**What you are asked to do:** Up to and including the line with "emboss = 4.7; // [3:0.1:5]", reproduce the listing below exactly, beginning at its first line.

**Source material:**
********************
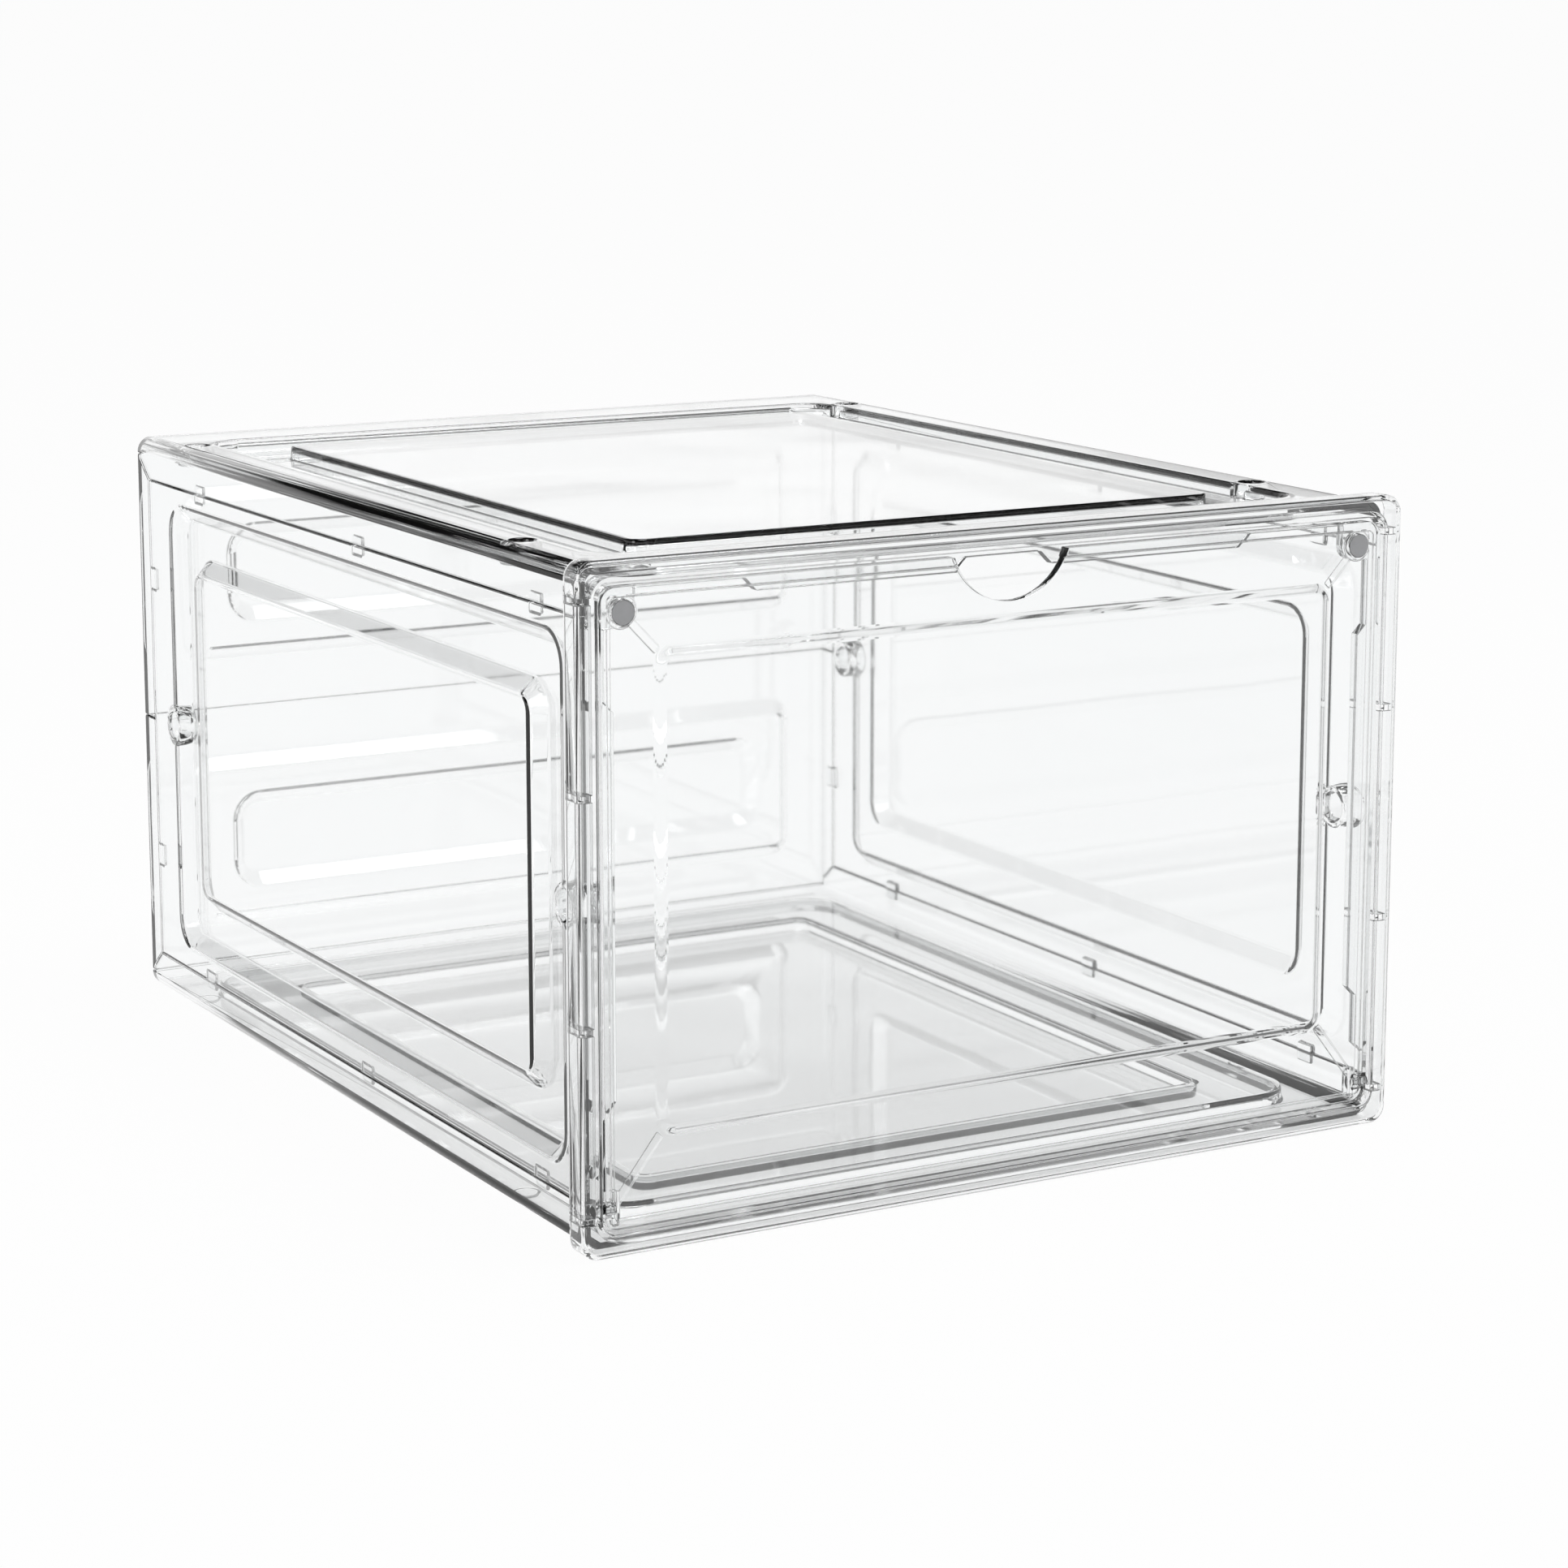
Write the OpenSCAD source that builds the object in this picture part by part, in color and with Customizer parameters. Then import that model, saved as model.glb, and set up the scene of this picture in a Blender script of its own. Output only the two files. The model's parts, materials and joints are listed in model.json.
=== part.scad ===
// Clear drop-front storage box: a front frame that carries a hinged door, and six thin moulded panels plugged
// into the back of the frame. Lengths are millimetres. The origin is the middle of the footprint, on the ground,
// with the door at the front (-Y).

/* [Overall] */
// Width of the front frame, the widest piece
box_w = 280; // [240:1:360]
// Height of the front frame, the tallest piece
box_h = 197.3; // [185:0.1:260]
// Depth from the frame's front face to the back wall
box_d = 344; // [300:1:400]

/* [Panels] */
// Thickness of every moulded wall
wall = 2; // [1.6:0.1:2.4]
// How far the frame stands proud of the side walls
proud_side = 3.65; // [3:0.05:5]
// How far the frame stands proud of the top panel
proud_top = 2.3; // [2:0.1:3]
// How far the frame stands below the bottom panel, the height of the foot studs
proud_bottom = 1.2; // [1:0.1:1.6]
// Rounding of the four long edges of the body
edge_r = 5; // [4:0.5:7]
// Gap at the seams between panels
seam = 0.15; // [0.1:0.05:0.3]
// Height of the flanges that the top and bottom panels turn over the sides
flange_h = 13.6; // [10:0.1:18]
// Length of the flanges that the back panels turn over the sides
flange_d = 10; // [8:0.5:14]
// Height of the lip that the top and bottom panels turn over the back
lip_h = 5.5; // [5.3:0.1:6]
// Depth of the embossed rings of the side and back panels
emboss = 4.7; // [3:0.1:5]

/* [Side panels] */
// Length and height of the embossed ring
side_ring = [296.7, 152.7];
// Length and height of the flush field inside the ring
side_field = [254.4, 110.6];
// Corner radius of the ring
side_ring_r = 10; // [8:0.5:14]
// Outer and bore diameter of the connector tubes
tube_d = [13.2, 9.4];
// Length of the connector tubes
tube_len = 8; // [7:0.5:10]
// Distance of the tubes' axes from the front face
tube_y = [17.5, 317];

/* [Back panels] */
// Width and height of the embossed ring
back_ring = [237, 59.4];
// Width and height of the flush field inside the ring
back_field = [201.4, 26.2];
// Corner radius of the ring
back_ring_r = 7; // [6:0.5:10]
// Height of the ring's middle above the seam between the two back panels
back_ring_up = 47.6; // [46:0.1:49]

/* [Top and bottom panels] */
// Width of the stacking channel and of the field inside it
channel_w = [242, 201];
// Front and back ends of the channel, from the front face
channel_y = [25, 320.5];
// Front and back ends of the field inside it
field_y = [44, 297];
// Depth of the channel
channel_depth = 4.5; // [3:0.1:5]
// How far the channel's walls lean over that depth
channel_run = 0.3; // [0.2:0.1:1]
// Corner radius of the channel and of the field
channel_r = [12, 5];
// Distance of the stacking sockets from the middle and from the front face
socket_x = 127; // [126:0.5:128]
// Distances of the stacking sockets from the front face
socket_y = [60, 311];
// Diameter and depth of a stacking socket
socket = [8, 5];

/* [Front frame] */
// Depth of the frame
frame_d = 8.5; // [7.5:0.1:10]
// Width of the frame's posts and rails
post_w = 6.5; // [6:0.1:8]
// Corner radius of the frame and of its opening
frame_r = [5.5, 4.5];
// Rounding of the frame's front edges
frame_edge = 1.6; // [0.8:0.1:2]
// Wall of the frame's hollow section
frame_wall = 1.6; // [1.4:0.1:1.8]
// Heights of the webs inside each post
web_z = [11.1, 65.6, 131.6, 186.1];
// Thickness of the webs
web_t = 1.8; // [1.2:0.1:2.4]
// Depth of the stop lip, measured from the frame's back face
stop_d = 3.3; // [2.5:0.1:3.5]
// Width of the stop lip near the corners and in its middle stretch
stop_w = [3.5, 6.5];
// Height range of the wide stretch on the posts
stop_z = [44, 154.5];
// Depth of the stop lip on the top rail, near the corners and in its middle
stop_top = [2.3, 6.2];
// Half length of the wide stretch on the top rail
stop_x = 86; // [70:1:100]
// Height at which the stop lip starts, above the hinges
stop_start = 22; // [20:1:30]

/* [Door] */
// Gap between the door and the posts
door_gap = 1.1; // [0.8:0.1:1.5]
// Lowest and highest edges of the door
door_z = [7.6, 189.6];
// Corner radius of the door
door_r = 4.5; // [3:0.1:6]
// Distance of the door's front face behind the frame's front face
door_back = 1.1; // [0.9:0.1:1.4]
// Thickness of the door's border
door_t = 3; // [2.6:0.1:3.4]
// Depth of the step from the border down to the window
window_step = 1.2; // [0.6:0.1:1.4]
// Width and height of the window
window = [227, 136.5];
// Height of the window's middle
window_z = 101.95; // [95:0.05:105]
// Width of the soft step round the window
window_run = 4; // [2:0.5:5]
// Corner radius of the window's outer outline
window_r = 6; // [5.5:0.5:9]
// Width of the rim and how far it stands proud at the front and the back
rim = [2.8, 0.4, 0.7];
// Radius of the thumb notch and its lowest point
notch = [20.3, 175.6];
// Diameter and thickness of a magnet
magnet = [7.2, 2.6];
// Distance of the magnets from the middle and from the ground
magnet_at = [125, 182.3];
// Width of the diagonal ribs
rib_w = 2.3; // [1.5:0.1:3]
// Height of the diagonal ribs
rib_up = 0.6; // [0.3:0.1:0.6]

/* [Hinge] */
// Hinge axis: distance behind the front face and height
hinge_at = [4.2, 13.4];
// Diameter of the hinge pins
pin_d = 3; // [2.6:0.1:3.2]
// Radial play between pin and knuckle
pin_play = 0.05; // [0.02:0.01:0.08]
// Outer diameter of a knuckle and its inner end, from the middle
knuckle = [5, 127];
// Diameter and thickness of the pin's collar between door and post
collar = [4.8, 0.8];

/* [Hidden] */

$fn = 64;
eps = 0.5;
clear_tint = [0.86, 0.9, 0.92];
magnet_tint = [0.42, 0.42, 0.43];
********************
**Written solution:**
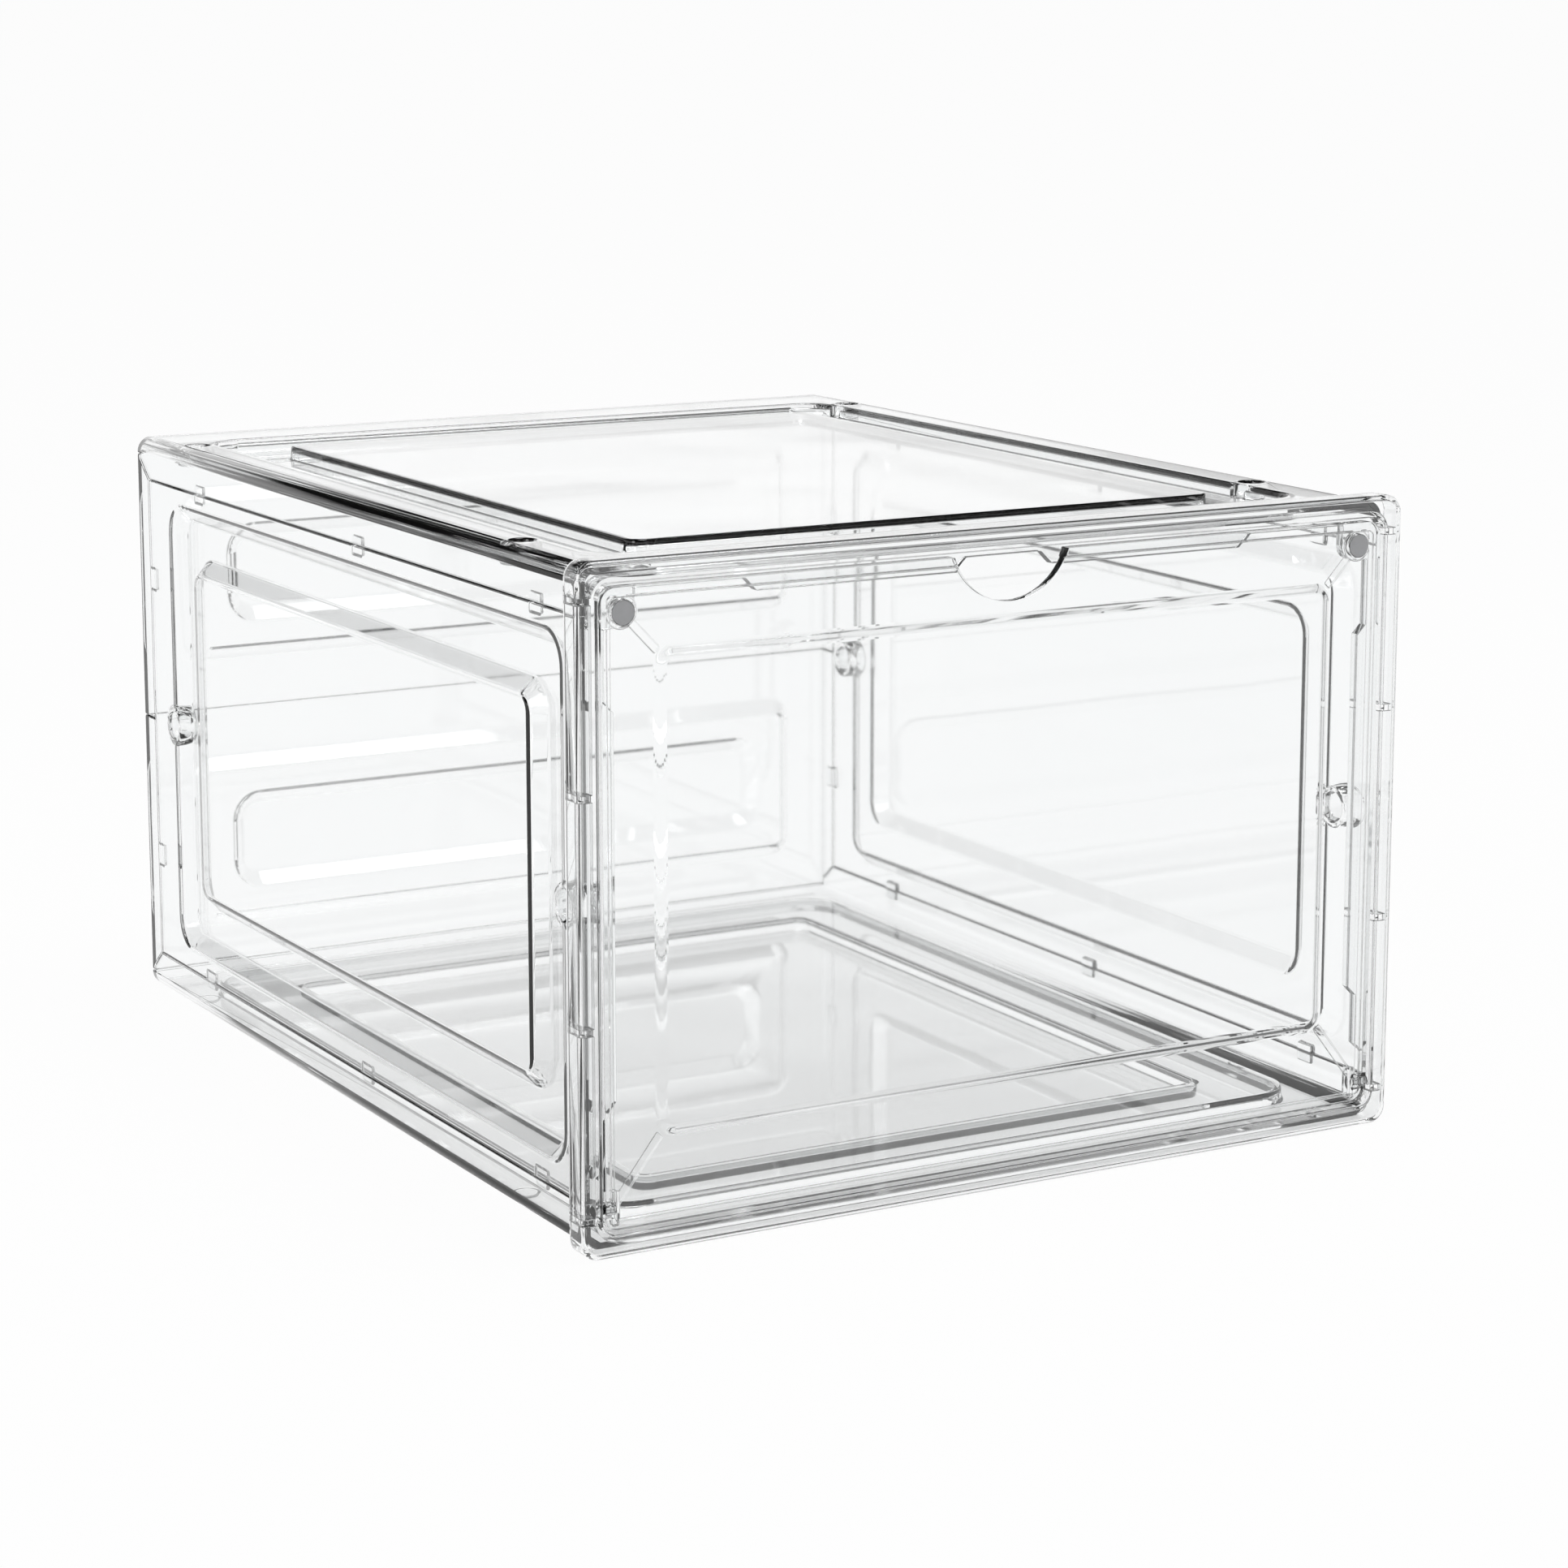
Write the OpenSCAD source that builds the object in this picture part by part, in color and with Customizer parameters. Then import that model, saved as model.glb, and set up the scene of this picture in a Blender script of its own. Output only the two files. The model's parts, materials and joints are listed in model.json.
=== part.scad ===
// Clear drop-front storage box: a front frame that carries a hinged door, and six thin moulded panels plugged
// into the back of the frame. Lengths are millimetres. The origin is the middle of the footprint, on the ground,
// with the door at the front (-Y).

/* [Overall] */
// Width of the front frame, the widest piece
box_w = 280; // [240:1:360]
// Height of the front frame, the tallest piece
box_h = 197.3; // [185:0.1:260]
// Depth from the frame's front face to the back wall
box_d = 344; // [300:1:400]

/* [Panels] */
// Thickness of every moulded wall
wall = 2; // [1.6:0.1:2.4]
// How far the frame stands proud of the side walls
proud_side = 3.65; // [3:0.05:5]
// How far the frame stands proud of the top panel
proud_top = 2.3; // [2:0.1:3]
// How far the frame stands below the bottom panel, the height of the foot studs
proud_bottom = 1.2; // [1:0.1:1.6]
// Rounding of the four long edges of the body
edge_r = 5; // [4:0.5:7]
// Gap at the seams between panels
seam = 0.15; // [0.1:0.05:0.3]
// Height of the flanges that the top and bottom panels turn over the sides
flange_h = 13.6; // [10:0.1:18]
// Length of the flanges that the back panels turn over the sides
flange_d = 10; // [8:0.5:14]
// Height of the lip that the top and bottom panels turn over the back
lip_h = 5.5; // [5.3:0.1:6]
// Depth of the embossed rings of the side and back panels
emboss = 4.7; // [3:0.1:5]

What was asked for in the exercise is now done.